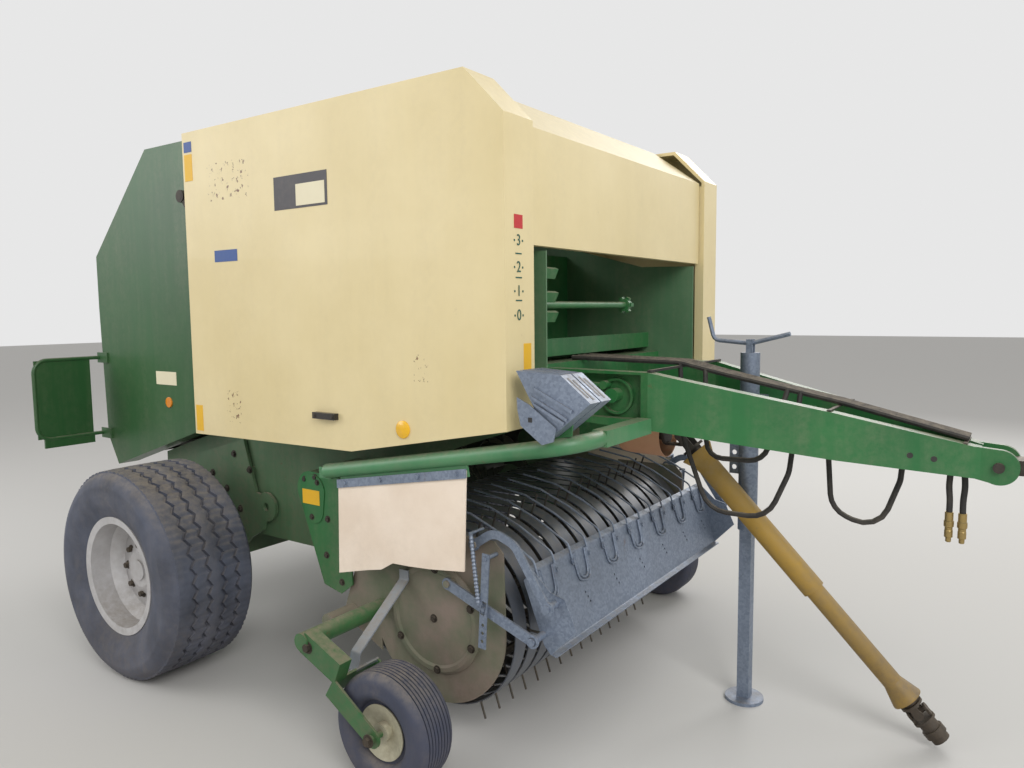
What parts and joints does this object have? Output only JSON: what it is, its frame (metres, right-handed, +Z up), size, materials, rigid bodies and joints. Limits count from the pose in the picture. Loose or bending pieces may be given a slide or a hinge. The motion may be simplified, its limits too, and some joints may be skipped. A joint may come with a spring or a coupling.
{
  "type": "round baler",
  "caption": "Towed round baler with a fixed roller chamber, opening tailgate, tined pickup with wind guard and gauge wheels, on two main wheels and a jack.",
  "frame": {"origin": "on the floor under the middle of the machine", "axes": "+X forward to the hitch, +Y to the left, +Z up"},
  "size_m": [4.017, 2.267, 2.203],
  "materials": {
    "green_paint": "semi-gloss green paint with dust",
    "cream_paint": "satin cream paint",
    "roller_steel": "worn dark green paint over steel",
    "eye_steel": "forged steel, worn",
    "sleeve_plastic": "faded moulded plastic",
    "galvanised": "galvanised sheet",
    "belting": "pale rubber belting",
    "hose_rubber": "black rubber hose",
    "lamp_red": "red lamp lens",
    "tyre": "dusty black tyre rubber",
    "rim_silver": "dusty silver paint",
    "band_steel": "dark blue-grey worn bands",
    "tine_steel": "sprung steel",
    "brass": "yellow-passivated steel",
    "joint_steel": "forged steel with grease",
    "cylinder_black": "black paint",
    "chromed": "hard chrome",
    "guard_yellow": "dusty yellow plastic"
  },
  "bodies": {
    "chassis": {"chamber_side_plates": "green_paint", "chamber_cross_members": "green_paint", "front_press_rollers": "roller_steel", "axle_beam": "green_paint", "intake_side_boxes": "green_paint", "drawbar": "green_paint", "towing_eye": "eye_steel", "gearbox": "green_paint", "pto_guard_sleeve": "sleeve_plastic", "wrap_unit": "green_paint", "guard_bows": "green_paint", "chock_holder": "green_paint", "wheel_chocks": "galvanised", "side_flaps": "belting", "flap_clamps": "galvanised", "jack_sleeve": "galvanised", "hose_bundle": "hose_rubber", "free_hose_rear": "hose_rubber", "free_hose_front": "hose_rubber", "coupling_rear": "brass", "coupling_front": "brass", "pto_joint": "joint_steel"},
    "feed_rotor": {"feed_rotor": "roller_steel"},
    "jack_leg": {"jack_leg": "galvanised"},
    "tailgate": {"tailgate_sides": "green_paint", "tailgate_rollers": "roller_steel", "tailgate_frame": "green_paint", "light_carriers": "green_paint", "rear_lamps": "lamp_red"},
    "cover_right": {"side_cover_right": "cream_paint"},
    "cover_left": {"side_cover_left": "cream_paint"},
    "hood": {"front_hood": "cream_paint"},
    "wheel_right": {"tyre_right": "tyre", "rim_right": "rim_silver"},
    "wheel_left": {"tyre_left": "tyre", "rim_left": "rim_silver"},
    "pickup": {"pickup_side_plates": "green_paint", "stripper_bands": "band_steel", "gauge_arms": "green_paint", "guard_stays": "galvanised"},
    "reel": {"tine_reel": "tine_steel"},
    "gauge_wheel_right": {"gauge_tyre_right": "tyre", "gauge_rim_right": "cream_paint"},
    "gauge_wheel_left": {"gauge_tyre_left": "tyre", "gauge_rim_left": "cream_paint"},
    "wind_guard": {"wind_guard": "galvanised", "guard_rods": "galvanised"},
    "guard_arms": {"guard_arms": "galvanised"},
    "lift_barrels": {"lift_barrels": "cylinder_black"},
    "lift_rods": {"lift_rods": "chromed"},
    "guard_links": {"guard_links": "galvanised"},
    "pto_rear": {"pto_rear_half": "guard_yellow", "pto_rear_yoke": "joint_steel"},
    "pto_front": {"pto_front_half": "guard_yellow", "pto_front_yoke": "joint_steel"}
  },
  "joints": [
    {"name": "tailgate_lift", "type": "hinge", "parent": "chassis", "child": "tailgate", "pos_m": [-1.0325, 0, 2.15], "axis": [0, 1, 0], "range_deg": [0, 62]},
    {"name": "cover_right_lift", "type": "hinge", "parent": "chassis", "child": "cover_right", "pos_m": [-0.6325, -0.69, 2.174], "axis": [-1, 0, 0], "range_deg": [0, 70]},
    {"name": "cover_left_lift", "type": "hinge", "parent": "chassis", "child": "cover_left", "pos_m": [-0.6325, 0.69, 2.174], "axis": [1, 0, 0], "range_deg": [0, 70]},
    {"name": "hood_lift", "type": "hinge", "parent": "chassis", "child": "hood", "pos_m": [-0.1675, 0, 2.15], "axis": [0, -1, 0], "range_deg": [0, 50]},
    {"name": "wheel_right_spin", "type": "hinge", "parent": "chassis", "child": "wheel_right", "pos_m": [-1.1225, -0.941, 0.427], "axis": [0, 1, 0], "continuous": true},
    {"name": "wheel_left_spin", "type": "hinge", "parent": "chassis", "child": "wheel_left", "pos_m": [-1.1225, 0.941, 0.427], "axis": [0, 1, 0], "continuous": true},
    {"name": "feed_rotor_spin", "type": "hinge", "parent": "chassis", "child": "feed_rotor", "pos_m": [-0.3675, 0, 0.76], "axis": [0, 1, 0], "continuous": true},
    {"name": "pickup_lift", "type": "hinge", "parent": "chassis", "child": "pickup", "pos_m": [-0.3675, 0, 0.76], "axis": [0, -1, 0], "range_deg": [0, 11]},
    {"name": "reel_spin", "type": "hinge", "parent": "pickup", "child": "reel", "pos_m": [0.2425, 0, 0.425], "axis": [0, 1, 0], "continuous": true},
    {"name": "gauge_right_spin", "type": "hinge", "parent": "pickup", "child": "gauge_wheel_right", "pos_m": [0.2825, -1, 0.188], "axis": [0, 1, 0], "continuous": true},
    {"name": "gauge_left_spin", "type": "hinge", "parent": "pickup", "child": "gauge_wheel_left", "pos_m": [0.2825, 1, 0.188], "axis": [0, 1, 0], "continuous": true},
    {"name": "guard_arm_lift", "type": "hinge", "parent": "pickup", "child": "guard_arms", "pos_m": [0.4195, 0, 0.724], "axis": [0, -1, 0], "range_deg": [0, 6]},
    {"name": "wind_guard_tilt", "type": "hinge", "parent": "guard_arms", "child": "wind_guard", "pos_m": [0.6955, 0, 0.57], "axis": [0, -1, 0], "range_deg": [-8.72, 0]},
    {"name": "guard_link_swing", "type": "hinge", "parent": "pickup", "child": "guard_links", "pos_m": [0.3175, 0, 0.579], "axis": [0, -1, 0], "range_deg": [0, 5.4]},
    {"name": "lift_barrel_swing", "type": "hinge", "parent": "chassis", "child": "lift_barrels", "pos_m": [-0.5225, 0, 1.2], "axis": [0, -1, 0], "range_deg": [0, 0.3]},
    {"name": "lift_rod_slide", "type": "slide", "parent": "lift_barrels", "child": "lift_rods", "axis": [-0.6067, 0, 0.795], "range_m": [0, 0.2085]},
    {"name": "jack_slide", "type": "slide", "parent": "chassis", "child": "jack_leg", "axis": [0, 0, 1], "range_m": [0, 0.35]},
    {"name": "pto_lift", "type": "hinge", "parent": "chassis", "child": "pto_rear", "pos_m": [0.8075, 0, 1.01], "axis": [0.1768, -0.9843, 0], "range_deg": [0, 26]},
    {"name": "pto_telescope", "type": "slide", "parent": "pto_rear", "child": "pto_front", "axis": [0.657, 0.118, -0.7446], "range_m": [-0.25, 0]}
  ],
  "couplings": [
    {"joint": "guard_link_swing", "follows": "guard_arm_lift", "ratio": 0.9},
    {"joint": "wind_guard_tilt", "follows": "guard_arm_lift", "ratio": -1.4527},
    {"joint": "lift_rod_slide", "follows": "tailgate_lift", "m_per_rad": 0.19268},
    {"joint": "lift_barrel_swing", "follows": "tailgate_lift", "ratio": 0.0048}
  ]
}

> **Exercise brief**
Restate the data above exactly, keeping each word as it stands.

> **Expected answer**
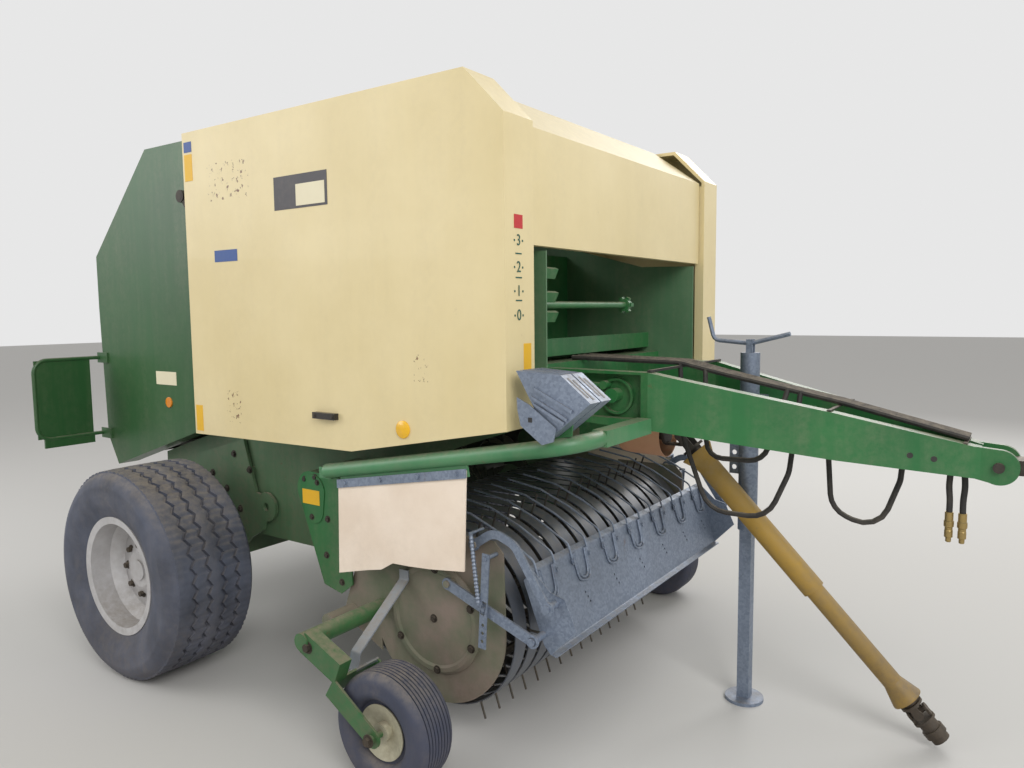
What parts and joints does this object have? Output only JSON: what it is, its frame (metres, right-handed, +Z up), size, materials, rigid bodies and joints. Limits count from the pose in the picture. Loose or bending pieces may be given a slide or a hinge. The motion may be simplified, its limits too, and some joints may be skipped. A joint may come with a spring or a coupling.
{
  "type": "round baler",
  "caption": "Towed round baler with a fixed roller chamber, opening tailgate, tined pickup with wind guard and gauge wheels, on two main wheels and a jack.",
  "frame": {"origin": "on the floor under the middle of the machine", "axes": "+X forward to the hitch, +Y to the left, +Z up"},
  "size_m": [4.017, 2.267, 2.203],
  "materials": {
    "green_paint": "semi-gloss green paint with dust",
    "cream_paint": "satin cream paint",
    "roller_steel": "worn dark green paint over steel",
    "eye_steel": "forged steel, worn",
    "sleeve_plastic": "faded moulded plastic",
    "galvanised": "galvanised sheet",
    "belting": "pale rubber belting",
    "hose_rubber": "black rubber hose",
    "lamp_red": "red lamp lens",
    "tyre": "dusty black tyre rubber",
    "rim_silver": "dusty silver paint",
    "band_steel": "dark blue-grey worn bands",
    "tine_steel": "sprung steel",
    "brass": "yellow-passivated steel",
    "joint_steel": "forged steel with grease",
    "cylinder_black": "black paint",
    "chromed": "hard chrome",
    "guard_yellow": "dusty yellow plastic"
  },
  "bodies": {
    "chassis": {"chamber_side_plates": "green_paint", "chamber_cross_members": "green_paint", "front_press_rollers": "roller_steel", "axle_beam": "green_paint", "intake_side_boxes": "green_paint", "drawbar": "green_paint", "towing_eye": "eye_steel", "gearbox": "green_paint", "pto_guard_sleeve": "sleeve_plastic", "wrap_unit": "green_paint", "guard_bows": "green_paint", "chock_holder": "green_paint", "wheel_chocks": "galvanised", "side_flaps": "belting", "flap_clamps": "galvanised", "jack_sleeve": "galvanised", "hose_bundle": "hose_rubber", "free_hose_rear": "hose_rubber", "free_hose_front": "hose_rubber", "coupling_rear": "brass", "coupling_front": "brass", "pto_joint": "joint_steel"},
    "feed_rotor": {"feed_rotor": "roller_steel"},
    "jack_leg": {"jack_leg": "galvanised"},
    "tailgate": {"tailgate_sides": "green_paint", "tailgate_rollers": "roller_steel", "tailgate_frame": "green_paint", "light_carriers": "green_paint", "rear_lamps": "lamp_red"},
    "cover_right": {"side_cover_right": "cream_paint"},
    "cover_left": {"side_cover_left": "cream_paint"},
    "hood": {"front_hood": "cream_paint"},
    "wheel_right": {"tyre_right": "tyre", "rim_right": "rim_silver"},
    "wheel_left": {"tyre_left": "tyre", "rim_left": "rim_silver"},
    "pickup": {"pickup_side_plates": "green_paint", "stripper_bands": "band_steel", "gauge_arms": "green_paint", "guard_stays": "galvanised"},
    "reel": {"tine_reel": "tine_steel"},
    "gauge_wheel_right": {"gauge_tyre_right": "tyre", "gauge_rim_right": "cream_paint"},
    "gauge_wheel_left": {"gauge_tyre_left": "tyre", "gauge_rim_left": "cream_paint"},
    "wind_guard": {"wind_guard": "galvanised", "guard_rods": "galvanised"},
    "guard_arms": {"guard_arms": "galvanised"},
    "lift_barrels": {"lift_barrels": "cylinder_black"},
    "lift_rods": {"lift_rods": "chromed"},
    "guard_links": {"guard_links": "galvanised"},
    "pto_rear": {"pto_rear_half": "guard_yellow", "pto_rear_yoke": "joint_steel"},
    "pto_front": {"pto_front_half": "guard_yellow", "pto_front_yoke": "joint_steel"}
  },
  "joints": [
    {"name": "tailgate_lift", "type": "hinge", "parent": "chassis", "child": "tailgate", "pos_m": [-1.0325, 0, 2.15], "axis": [0, 1, 0], "range_deg": [0, 62]},
    {"name": "cover_right_lift", "type": "hinge", "parent": "chassis", "child": "cover_right", "pos_m": [-0.6325, -0.69, 2.174], "axis": [-1, 0, 0], "range_deg": [0, 70]},
    {"name": "cover_left_lift", "type": "hinge", "parent": "chassis", "child": "cover_left", "pos_m": [-0.6325, 0.69, 2.174], "axis": [1, 0, 0], "range_deg": [0, 70]},
    {"name": "hood_lift", "type": "hinge", "parent": "chassis", "child": "hood", "pos_m": [-0.1675, 0, 2.15], "axis": [0, -1, 0], "range_deg": [0, 50]},
    {"name": "wheel_right_spin", "type": "hinge", "parent": "chassis", "child": "wheel_right", "pos_m": [-1.1225, -0.941, 0.427], "axis": [0, 1, 0], "continuous": true},
    {"name": "wheel_left_spin", "type": "hinge", "parent": "chassis", "child": "wheel_left", "pos_m": [-1.1225, 0.941, 0.427], "axis": [0, 1, 0], "continuous": true},
    {"name": "feed_rotor_spin", "type": "hinge", "parent": "chassis", "child": "feed_rotor", "pos_m": [-0.3675, 0, 0.76], "axis": [0, 1, 0], "continuous": true},
    {"name": "pickup_lift", "type": "hinge", "parent": "chassis", "child": "pickup", "pos_m": [-0.3675, 0, 0.76], "axis": [0, -1, 0], "range_deg": [0, 11]},
    {"name": "reel_spin", "type": "hinge", "parent": "pickup", "child": "reel", "pos_m": [0.2425, 0, 0.425], "axis": [0, 1, 0], "continuous": true},
    {"name": "gauge_right_spin", "type": "hinge", "parent": "pickup", "child": "gauge_wheel_right", "pos_m": [0.2825, -1, 0.188], "axis": [0, 1, 0], "continuous": true},
    {"name": "gauge_left_spin", "type": "hinge", "parent": "pickup", "child": "gauge_wheel_left", "pos_m": [0.2825, 1, 0.188], "axis": [0, 1, 0], "continuous": true},
    {"name": "guard_arm_lift", "type": "hinge", "parent": "pickup", "child": "guard_arms", "pos_m": [0.4195, 0, 0.724], "axis": [0, -1, 0], "range_deg": [0, 6]},
    {"name": "wind_guard_tilt", "type": "hinge", "parent": "guard_arms", "child": "wind_guard", "pos_m": [0.6955, 0, 0.57], "axis": [0, -1, 0], "range_deg": [-8.72, 0]},
    {"name": "guard_link_swing", "type": "hinge", "parent": "pickup", "child": "guard_links", "pos_m": [0.3175, 0, 0.579], "axis": [0, -1, 0], "range_deg": [0, 5.4]},
    {"name": "lift_barrel_swing", "type": "hinge", "parent": "chassis", "child": "lift_barrels", "pos_m": [-0.5225, 0, 1.2], "axis": [0, -1, 0], "range_deg": [0, 0.3]},
    {"name": "lift_rod_slide", "type": "slide", "parent": "lift_barrels", "child": "lift_rods", "axis": [-0.6067, 0, 0.795], "range_m": [0, 0.2085]},
    {"name": "jack_slide", "type": "slide", "parent": "chassis", "child": "jack_leg", "axis": [0, 0, 1], "range_m": [0, 0.35]},
    {"name": "pto_lift", "type": "hinge", "parent": "chassis", "child": "pto_rear", "pos_m": [0.8075, 0, 1.01], "axis": [0.1768, -0.9843, 0], "range_deg": [0, 26]},
    {"name": "pto_telescope", "type": "slide", "parent": "pto_rear", "child": "pto_front", "axis": [0.657, 0.118, -0.7446], "range_m": [-0.25, 0]}
  ],
  "couplings": [
    {"joint": "guard_link_swing", "follows": "guard_arm_lift", "ratio": 0.9},
    {"joint": "wind_guard_tilt", "follows": "guard_arm_lift", "ratio": -1.4527},
    {"joint": "lift_rod_slide", "follows": "tailgate_lift", "m_per_rad": 0.19268},
    {"joint": "lift_barrel_swing", "follows": "tailgate_lift", "ratio": 0.0048}
  ]
}